The necessary term of this historical trend is the world-State. It emerges on the horizon, as the ultimate geopolitical realization of this social logic of modernity. It is not to be understood as a utopia we should achieve, but as a historic social form, which takes place, slowly but irresistibly, behind our backs. What emerges is indeed a territory which is the world, a population that is mankind, a law which is that of capitalism. This global “statal” structure, still in gestation, is instrumented, and for a long time, by the capitalist forces of the central States, which dominate the world-system, and tend to dictate their laws through supranational institutions. Then what is looming on the horizon is an imperial global State, even if the tendency to its multi-polarization modifies the balances. But it is a modern class State, and as such an arena in which the metastructural injunction Marx reveals in the first chapter of Book 1 can be constantly heard. "Let us imagine an association of free men possessing in common the means of production”, and so on.

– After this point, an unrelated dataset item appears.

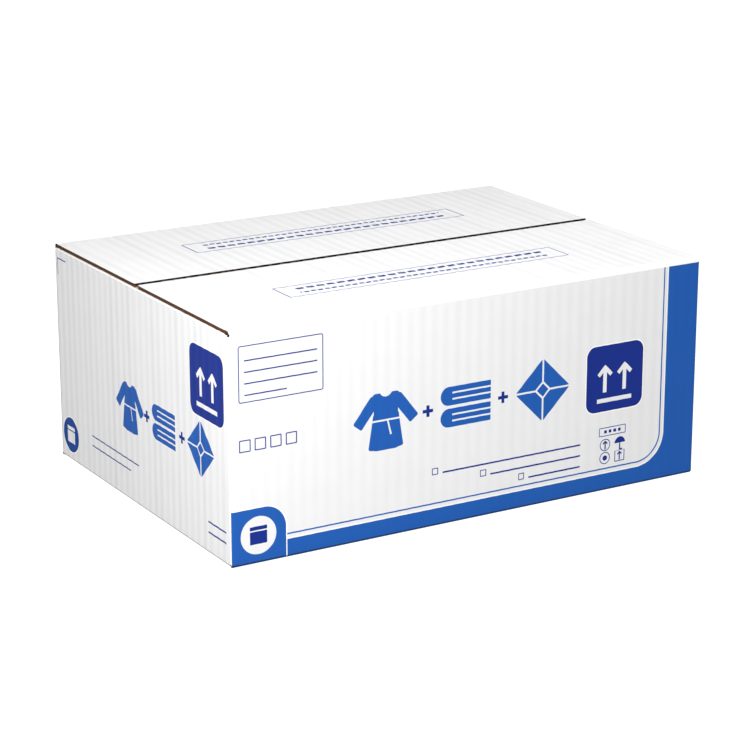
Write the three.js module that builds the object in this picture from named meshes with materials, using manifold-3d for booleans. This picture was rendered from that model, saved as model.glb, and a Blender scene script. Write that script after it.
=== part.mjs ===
// Regular slotted shipping carton of white corrugated board, closed, in millimetres.
// +X runs along its length, +Z is up, the front long wall faces -Y.
// The origin lies on the floor under the middle of the carton.
import * as THREE from 'three';
import { mergeVertices } from 'three/addons/utils/BufferGeometryUtils.js';
import Module from 'manifold-3d';

// Driving dimensions
const cartonLength = 560;      // outside, along X
const cartonWidth = 405;       // outside, along Y
const cartonHeight = 240;      // outside, along Z
const boardThickness = 4;      // single-wall board
const clearance = 0.3;         // air between neighbouring pieces
const uprightRadius = 3;       // outside radius of the upright creases
const topSeamGap = 4.5;        // between the two outer top flaps
const bottomSeamGap = 3;       // between the two outer bottom flaps
const slotWidth = 5;           // cut between an inner flap and the long wall beside it
const glueFlapWidth = 36;      // lap of the glued joint, inside the back wall
const glueFlapTaper = 12;      // slant of the lap's two ends
const footSetBack = 2;         // of a long wall's rolled foot from the end walls' faces
const footFlat = 2.5;          // flat of an end wall's rolled foot, beside its round
const stepRun = 3;             // run of the step from that foot up onto the outer flaps
const stepLean = 2;            // shift of the step's upper face, which keeps the board's thickness
const arcSteps = 8;            // straight facets in each rounded crease

// Levels and reaches that follow from them
const halfLength = cartonLength / 2;
const halfWidth = cartonWidth / 2;
const outerFlapUnderside = cartonHeight - boardThickness;
const longWallTop = outerFlapUnderside - clearance;
const innerFlapUnderside = longWallTop - boardThickness;
const endWallTop = innerFlapUnderside - clearance;
const wallFoot = boardThickness + clearance;
const endWallHalf = halfWidth - boardThickness - clearance;
const innerFlapHalf = endWallHalf + clearance - slotWidth;
const innerFlapEdge = -halfLength + halfWidth;             // inner flaps are as deep as the outer ones
const longHinge = -halfWidth + boardThickness;             // centre line of a long wall's creases
const endHinge = -halfLength + boardThickness + clearance; // line that an inner top flap turns on
const footEnd = endHinge - clearance + footFlat;
const stepEnd = footEnd + stepRun;
const topFlapHalf = halfLength - clearance;
const rolledFootHalf = halfLength - footSetBack;
const bottomFlapHalf = -stepEnd - clearance;

const alongX = new THREE.Vector3(1, 0, 0);
const alongY = new THREE.Vector3(0, 1, 0);
const alongZ = new THREE.Vector3(0, 0, 1);
const againstY = new THREE.Vector3(0, -1, 0);

const wasm = await Module();
wasm.setup();

function boardMaterial(colour, roughness) {
  return new THREE.MeshStandardMaterial({ color: colour, roughness, metalness: 0 });
}

const coatedBoard = () => boardMaterial(0xf4f4f2, 0.55);   // white clay-coated outside
const kraftBoard = () => boardMaterial(0xa98560, 0.9);     // bare brown kraft

// Closed outline from [x, y] corners, in order
function outline(corners) {
  const shape = new THREE.Shape();
  corners.forEach(([x, y], index) => {
    if (index === 0) shape.moveTo(x, y);
    else shape.lineTo(x, y);
  });
  shape.closePath();
  return shape;
}

// Corners on an arc about a centre, both ends included
function arc(centreX, centreY, radius, fromAngle, toAngle) {
  const corners = [];
  for (let step = 0; step <= arcSteps; step += 1) {
    const angle = fromAngle + (toAngle - fromAngle) * step / arcSteps;
    corners.push([centreX + radius * Math.cos(angle), centreY + radius * Math.sin(angle)]);
  }
  return corners;
}

// Quarter round of a crease, from the wall's outer face to the flap's outer face.
// upward is 1 at the top of a wall and -1 at its foot.
function creaseRound(hinge, level, upward) {
  return arc(hinge, level, boardThickness, Math.PI, Math.PI - upward * Math.PI / 2);
}

// An outline pulled straight by a length
function extruded(corners, length) {
  return new THREE.ExtrudeGeometry(outline(corners), { depth: length, bevelEnabled: false });
}

// A named piece: a geometry laid along three world axes from a starting point
function placedPiece(name, geometry, material, axes, start) {
  const piece = new THREE.Mesh(geometry, material);
  piece.name = name;
  piece.quaternion.setFromRotationMatrix(new THREE.Matrix4().makeBasis(...axes));
  piece.position.set(...start);
  return piece;
}

// A closed geometry as a solid that can be cut
function solidFrom(geometry) {
  const bare = geometry.clone();
  bare.deleteAttribute('normal');
  bare.deleteAttribute('uv');
  const merged = mergeVertices(bare);
  return new wasm.Manifold(new wasm.Mesh({
    numProp: 3,
    vertProperties: merged.attributes.position.array,
    triVerts: merged.index.array,
  }));
}

function geometryFrom(solid) {
  const mesh = solid.getMesh();
  const geometry = new THREE.BufferGeometry();
  geometry.setAttribute('position', new THREE.BufferAttribute(mesh.vertProperties, 3));
  geometry.setIndex(new THREE.BufferAttribute(mesh.triVerts, 1));
  geometry.computeVertexNormals();
  return geometry;
}

// Long wall at -Y: a plank with its two upright outer edges rounded by the creases
function longWall(name) {
  const inset = halfLength - uprightRadius;
  const arcLevel = -halfWidth + uprightRadius;
  const corners = [
    ...arc(-inset, arcLevel, uprightRadius, Math.PI, 1.5 * Math.PI),
    ...arc(inset, arcLevel, uprightRadius, 1.5 * Math.PI, 2 * Math.PI),
    [halfLength, longHinge],
    [-halfLength, longHinge],
  ];
  const geometry = extruded(corners, longWallTop - wallFoot);
  return placedPiece(name, geometry, coatedBoard(), [alongX, alongY, alongZ], [0, 0, wallFoot]);
}

// Outer flap's outline in Y and Z, from its crease on the long wall at -Y to the seam
function outerFlapCorners(innerLevel, seamGap, upward) {
  const outerLevel = innerLevel + upward * boardThickness;
  return [
    ...creaseRound(longHinge, innerLevel, upward),
    [-seamGap / 2, outerLevel],
    [-seamGap / 2, innerLevel],
  ];
}

// Outer top flap: over the end walls, flush with their faces
function outerTopFlap(name) {
  const corners = outerFlapCorners(outerFlapUnderside, topSeamGap, 1);
  const geometry = extruded(corners, 2 * topFlapHalf);
  return placedPiece(name, geometry, coatedBoard(), [alongY, alongZ, alongX], [-topFlapHalf, 0, 0]);
}

// Outer bottom flap: its crease runs the full length, and the flap behind it lies between
// the end walls' rolled feet
function outerBottomFlap(name) {
  const corners = outerFlapCorners(boardThickness, bottomSeamGap, -1);
  let solid = solidFrom(extruded(corners, 2 * rolledFootHalf));
  const cut = 2 * (rolledFootHalf - bottomFlapHalf);
  for (const end of [0, 2 * rolledFootHalf]) {
    const notch = new THREE.BoxGeometry(halfWidth, 4 * boardThickness, cut);
    notch.translate(longHinge + halfWidth / 2, 0, end);
    solid = solid.subtract(solidFrom(notch));
  }
  const axes = [alongY, alongZ, alongX];
  return placedPiece(name, geometryFrom(solid), coatedBoard(), axes, [-rolledFootHalf, 0, 0]);
}

// End wall at -X, standing between the two long walls
function endWall(name) {
  const corners = [
    [-halfLength, -endWallHalf],
    [-halfLength + boardThickness, -endWallHalf],
    [-halfLength + boardThickness, endWallHalf],
    [-halfLength, endWallHalf],
  ];
  const geometry = extruded(corners, endWallTop - wallFoot);
  return placedPiece(name, geometry, coatedBoard(), [alongX, alongY, alongZ], [0, 0, wallFoot]);
}

// Inner top flap: its crease is rounded about the line that it turns on, just inside the wall
function innerTopFlap(name) {
  const corners = [
    ...creaseRound(endHinge, innerFlapUnderside, 1),
    [innerFlapEdge, longWallTop],
    [innerFlapEdge, innerFlapUnderside],
  ];
  const geometry = extruded(corners, 2 * innerFlapHalf);
  return placedPiece(name, geometry, coatedBoard(), [alongX, alongZ, againstY], [0, innerFlapHalf, 0]);
}

// Inner bottom flap: the end wall's crease rolls under to the floor, and the board then
// steps up onto the outer flaps
function innerBottomFlap(name) {
  const upperFace = wallFoot + boardThickness;
  const corners = [
    ...creaseRound(endHinge - clearance, boardThickness, -1),
    [footEnd, 0],
    [stepEnd, wallFoot],
    [innerFlapEdge, wallFoot],
    [innerFlapEdge, upperFace],
    [stepEnd - stepLean, upperFace],
    [footEnd - stepLean, boardThickness],
  ];
  const geometry = extruded(corners, 2 * innerFlapHalf);
  return placedPiece(name, geometry, coatedBoard(), [alongX, alongZ, againstY], [0, innerFlapHalf, 0]);
}

// Lap of the glued joint: a strip with slanted ends, glued inside the long wall at +Y
function glueFlap(name) {
  const nearEdge = -endHinge;
  const farEdge = nearEdge - glueFlapWidth;
  const corners = [
    [farEdge, wallFoot + glueFlapTaper],
    [nearEdge, wallFoot],
    [nearEdge, endWallTop],
    [farEdge, endWallTop - glueFlapTaper],
  ];
  const geometry = extruded(corners, boardThickness);
  return placedPiece(name, geometry, kraftBoard(), [alongX, alongZ, againstY], [0, endWallHalf, 0]);
}

// The three pieces folded from one long side; the back is the front turned half round
function longSide(side) {
  return [
    longWall(`panel_${side}`),
    outerTopFlap(`top_flap_${side}`),
    outerBottomFlap(`bottom_flap_${side}`),
  ];
}

// The three pieces folded from one end; the right end is the left end turned half round
function shortSide(side) {
  return [
    endWall(`panel_${side}`),
    innerTopFlap(`top_flap_${side}`),
    innerBottomFlap(`bottom_flap_${side}`),
  ];
}

const group = new THREE.Group();
const sides = [
  { name: 'front', build: longSide, turn: 0 },
  { name: 'back', build: longSide, turn: Math.PI },
  { name: 'left', build: shortSide, turn: 0 },
  { name: 'right', build: shortSide, turn: Math.PI },
];
for (const { name, build, turn } of sides) {
  const side = new THREE.Group();
  side.add(...build(name));
  side.rotation.z = turn;
  group.add(side);
}
group.add(glueFlap('glue_flap'));

export default group;
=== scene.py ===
import math

import bmesh
import bpy
from mathutils import Matrix, Vector


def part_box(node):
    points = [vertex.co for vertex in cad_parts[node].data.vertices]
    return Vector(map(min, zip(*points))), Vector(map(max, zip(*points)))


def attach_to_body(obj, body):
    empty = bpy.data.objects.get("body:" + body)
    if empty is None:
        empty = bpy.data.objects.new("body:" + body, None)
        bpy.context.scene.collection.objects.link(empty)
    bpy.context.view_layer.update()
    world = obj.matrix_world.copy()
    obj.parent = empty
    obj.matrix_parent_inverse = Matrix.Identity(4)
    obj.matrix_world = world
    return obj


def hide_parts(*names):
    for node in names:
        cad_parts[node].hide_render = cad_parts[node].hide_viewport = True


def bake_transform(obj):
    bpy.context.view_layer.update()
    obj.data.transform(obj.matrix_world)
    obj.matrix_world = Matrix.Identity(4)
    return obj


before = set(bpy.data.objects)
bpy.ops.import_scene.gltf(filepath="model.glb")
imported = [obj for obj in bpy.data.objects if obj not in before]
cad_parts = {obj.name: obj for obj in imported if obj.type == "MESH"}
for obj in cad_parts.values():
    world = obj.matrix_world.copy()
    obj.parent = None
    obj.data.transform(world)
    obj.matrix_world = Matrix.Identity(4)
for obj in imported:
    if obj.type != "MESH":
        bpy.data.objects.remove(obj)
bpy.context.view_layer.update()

# Closed white corrugated carton, in metres. Each side of the box is made as one folded board:
# a white outer liner, a kraft inner liner, and the fluted medium where its ends show.
# A side is built facing -Y and then turned to its place.

# Camera, floor and light

cameraSettings = {
    "turn": -30.7212,        # degrees round the box
    "rise": 16.9950,         # degrees above the floor
    "distance": 2.73113,
    "aside": 0.001421,
    "above": 0.096349,
    "lens": 119.947,
    "sensorWidth": 36,
}

studioSettings = {
    "floorSize": 40,
    "floorColour": "505050",
    "floorGlow": 1.12,
    "worldStrength": 0.02,
    "keyPlace": (-0.69, -0.62, 0.62),
    "keyAim": (-0.2, -0.15, 0.18),
    "keySize": 0.5,
    "keyPower": 7.2,
    "leftPlace": (-0.38, -0.4, 1.85),
    "leftAim": (-0.15, -0.05, 0.24),
    "leftSize": 0.5,
    "leftPower": 13.5,
    "rightPlace": (0.7, -0.5, 1.85),
    "rightAim": (0.1, 0, 0.24),
    "rightSize": 0.9,
    "rightPower": 23.4,
}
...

Still, of course, remains the problem to know what we can today, at the time of ecological destruction, call “production”, "means of production", and if the pertinent question is that their "ownership”.


The third book of Théorie générale concerns practice, mainly political practice, seen from the consideration of its metastructural presuppositions through a critique of Rawls and Habermas. I leave this part aside.

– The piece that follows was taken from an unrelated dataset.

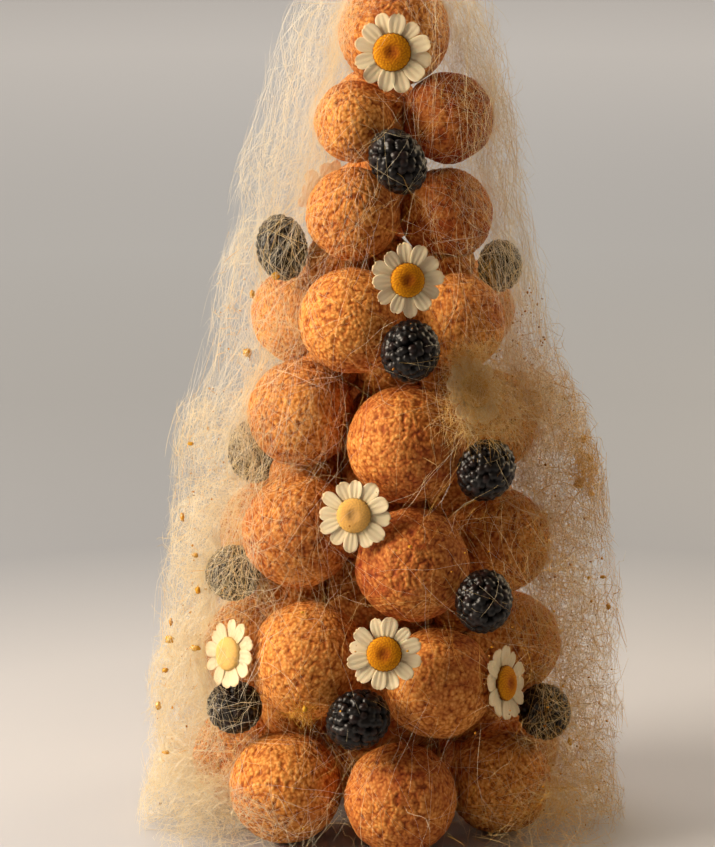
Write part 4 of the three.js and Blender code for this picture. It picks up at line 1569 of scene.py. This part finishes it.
@dataclass
class Studio:
    """A pale floor, soft lights and the camera."""

    elevation: float = 12.0  # of the camera, degrees
    distance: float = 1.5  # metres from the camera to the aim
    target_height: float = 0.16
    pixels_per_metre: float = 2600.0  # at the aim
    picture: tuple[int, int] = (715, 847)
    target_pixel: tuple[float, float] = (386.0, 411.0)  # where the target shows
    sensor: float = 36.0
    floor_radius: float = 14.0
    floor_sides: int = 96
    # painted light and shade: paler far off, where the lamps reach less, darker some way behind
    floor_tones: Stops = (  # from the tower to the back
        (0.0, "#B9B9BE"),
        (0.06, "#B5B6BC"),
        (0.14, "#979BA4"),
        (0.29, "#ABAFB6"),
        (0.5, "#CCD0D6"),
        (1.0, "#F2F3F6"),
    )
    floor_reach: Span = (0.1, 2.6)  # metres from the tower to the first and the last tone
    world: str = "#7C7266"
    world_strength: float = 0.8
    lamps: tuple[Lamp, ...] = (
        Lamp("window", -76, 25, 1.0, 0.55, 18.5, "#FFEFD8"),
        Lamp("back", 118, 24, 1.0, 0.7, 6.0, "#FFE6BE"),
        Lamp("far", 180, 35, 3.2, 2.0, 10.0, "#FFF8EC"),
        Lamp("sky", -150, 60, 0, 40, 1.0, "#FFF8F0"),
    )

    def build(self) -> None:
        """Makes the camera, the lights, the world and the floor."""
        self.camera()
        for lamp in self.lamps:
            self.light(lamp)
        world = bpy.data.worlds.new("studio")
        bpy.context.scene.world = world
        world.use_nodes = True
        background = world.node_tree.nodes["Background"]
        background.inputs["Color"].default_value = colour(self.world)
        background.inputs["Strength"].default_value = self.world_strength
        bpy.context.scene.view_settings.view_transform = "Standard"
        self.floor()

    def camera(self) -> None:
        """The camera, placed so that the target falls on its pixel."""
        tilt = math.radians(self.elevation)
        up = Vector((0, math.sin(tilt), math.cos(tilt)))
        right = (self.target_pixel[0] - self.picture[0] / 2) / self.pixels_per_metre
        above = (self.picture[1] / 2 - self.target_pixel[1]) / self.pixels_per_metre
        aim = Vector((0, 0, self.target_height)) - Vector((right, 0, 0)) - up * above
        back = Vector((0, -math.cos(tilt), math.sin(tilt)))
        data = bpy.data.cameras.new("camera")
        data.sensor_width = self.sensor
        data.lens = self.sensor * self.distance * self.pixels_per_metre / max(self.picture)
        data.clip_start, data.clip_end = 0.05, 50
        bpy.context.scene.camera = self.aimed("camera", data, aim, back, self.distance)

    def aimed(
        self, name: str, data: bpy.types.ID, aim: Vector, back: Vector, distance: float
    ) -> bpy.types.Object:
        """Puts a camera or a light some way back from its aim, looking at it.

        Args:
            name: the object's name.
            data: the camera or the light.
            aim: the place that it looks at.
            back: the direction from the aim to it.
            distance: metres between them.

        Returns:
            The object.
        """
        thing = bpy.data.objects.new(name, data)
        thing.location = aim + back * distance
        thing.rotation_mode = "QUATERNION"
        thing.rotation_quaternion = (-back).to_track_quat("-Z", "Y")
        bpy.context.scene.collection.objects.link(thing)
        return thing

    def light(self, lamp: Lamp) -> None:
        """One soft light."""
        a, e = math.radians(lamp.azimuth), math.radians(lamp.elevation)
        way = Vector((math.sin(a) * math.cos(e), -math.cos(a) * math.cos(e), math.sin(e)))
        data = bpy.data.lights.new(lamp.name, "AREA" if lamp.distance else "SUN")
        if lamp.distance:
            data.size = lamp.breadth
        else:
            data.angle = math.radians(lamp.breadth)
        data.energy, data.color = lamp.power, colour(lamp.tint)[:3]
        self.aimed(lamp.name, data, Vector((0, 0, self.target_height)), way, lamp.distance or 2)

    def floor(self) -> None:
        """A wide round floor, pale, a little darker some way behind the tower and paler far off:
        painted shade and painted light in its colour.
        """
        turn = np.arange(self.floor_sides) * 2 * math.pi / self.floor_sides
        corners = np.stack([np.cos(turn), np.sin(turn), turn * 0], -1) * self.floor_radius
        mesh = bpy.data.meshes.new("floor")
        mesh.from_pydata(corners.tolist(), [], [list(range(self.floor_sides))])
        material = bpy.data.materials.new("matt_white_board")
        material.use_nodes = True
        tree = material.node_tree
        shader = tree.nodes["Principled BSDF"]
        place = add_node(tree, "TexCoord").outputs["Object"]
        far = add_node(tree, "VectorMath", {"operation": "LENGTH"}, {0: place}).outputs["Value"]
        reach = dict(zip(("From Min", "From Max"), self.floor_reach))
        share = add_node(tree, "MapRange", reach, {"Value": far}).outputs[0]
        tone = add_node(tree, "ValToRGB", {"stops": self.floor_tones}, {"Fac": share}).outputs[0]
        tree.links.new(tone, shader.inputs["Base Color"])
        shader.inputs["Roughness"].default_value = 0.7
        mesh.materials.append(material)
        floor = bpy.data.objects.new("floor", mesh)
        bpy.context.scene.collection.objects.link(floor)


# ---- the tower ----------------------------------------------------------------------------


def main() -> None:
    """Builds the croquembouche, class by class, and logs the name of each piece."""
    logging.basicConfig(level=logging.INFO, format="%(name)s: %(message)s")
    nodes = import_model()["nodes"]
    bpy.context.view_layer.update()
    Studio().build()

    corners = {
        kind: {name: node_corners(node) for name, node in nodes.items() if name.startswith(kind)}
        for kind in ("puff", "bramble", "daisy", "spun_sugar")
    }
    puffs = all_puffs(corners["puff"])
    balls = [puff.ball for puff in puffs]
    crust = Craquelin()
    for puff in puffs:
        LOG.info("%s", puff.build(balls, crust).name)

    brambles = [
        Bramble(name, its_corners, seed, CLEARINGS.get(name, USUAL_CLEARING))
        for seed, (name, its_corners) in enumerate(sorted(corners["bramble"].items()), BRAMBLE_SEED)
    ]
    skin = BrambleSkin()
    for bramble in brambles:
        LOG.info("%s", bramble.build(skin).name)

    daisies = [
        Daisy(name, its_corners, seed, PALE_DISCS.get(name, 0.0))
        for seed, (name, its_corners) in enumerate(sorted(corners["daisy"].items()), DAISY_SEED)
    ]
    petal, disc = Petal(), DaisyDisc()
    for daisy in daisies:
        for piece in daisy.build(petal, disc):
            LOG.info("%s", piece.name)

    toppings = [ball for topping in (*brambles, *daisies) for ball in topping.balls()]
    around = Surroundings([*balls, *toppings], corners["spun_sugar"]["spun_sugar"])
    top = max(balls, key=lambda ball: ball.middle[2])
    open_spaces = [
        *((daisy.face(), OPEN_TO_FEW) for daisy in daisies if daisy.name not in VEILED_DAISIES),
        *((berry.face(), OPEN_TO_MANY) for berry in brambles if berry.name not in NETTED_BRAMBLES),
    ]
    sugar = SpunSugar(around, top, open_spaces)
    pulled = PulledSugar()
    for seed, bundle in enumerate(BUNDLES, SUGAR_SEED):
        LOG.info("%s", sugar.build(bundle, seed, pulled).name)
    for piece in CaramelBeads(around).build(CaramelDrop()):
        LOG.info("%s", piece.name)


if __name__ == "__main__":
    main()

This "metastructural theory" is summarized in Table 1. Its concepts have gradually clarified in the subsequent works[1].

My current research takes place in a nearly finished book, entitled Why Communism, The Metastructural Hypothesis. I aim to verify the metastructural hypothesis in the field of several disciplines, and therefore also on more specific topics, which are politics today, history of modernity, and cultural theory. This research is oriented towards the elucidation of the concept of “communism”, conceived as an alternative to both “liberalism” and “socialism”. It fits in this sense in a debate now underway in Europe illustrated by Badiou, Negri and Zizek and other eminent figures. But I consider this question in my own grammar.  




Second part:
About Why Communism


I will only summarize a few points, following the same plan as in the first part of this paper, in order to illustrate how these concepts can be used more concretely.


 2.1. New investigations on metastructure led me to apply the theory of modernity to the old question raised by Max Weber and to the current debate concerning the “modern” and the “Western”.

In Reconstruction of Historical Materialism, the young Habermas presented the question of the emergence of modernity in an evolutionary perspective imbued with Western superiority (see the Table given in Appendix). If you want to escape from of this trap, you must formulate a hypothesis endowed with a dual character: both historical, stating that something began somewhere at a given time, and generic, indicating that this something does not occur as the term of an evolution of the species, but by an unprecedented use of a common resource of humanity. That is, for example, exactly what both Adam Smith and Karl Marx do, when they select (and emphasize as being this essential resource), the former the faculty of exchange, the latter that of cooperation between free partners. They assume that these features belong to human nature. But each of them defines the new era by privileging one of them: either the free market (Smith) or the concerted organization (Marx), taken as the supposed vector of social contractuality, of emancipation and progress. As for me, I claim that this generic resource is to be found “below” these two (polarly opposite) figures of exchange and cooperation, “below” the mediations: in the very discursive immediacy.

I rely here on a further analysis of the same Habermas, which shows how communicative action, with its triple requirement of truth, rightness and authenticity, defines a situation in which partners recognize effectively each other as free, equal and rational. Assuming that communicative action becomes the rule of common political practice, it would precisely meet the requirements of a social contract.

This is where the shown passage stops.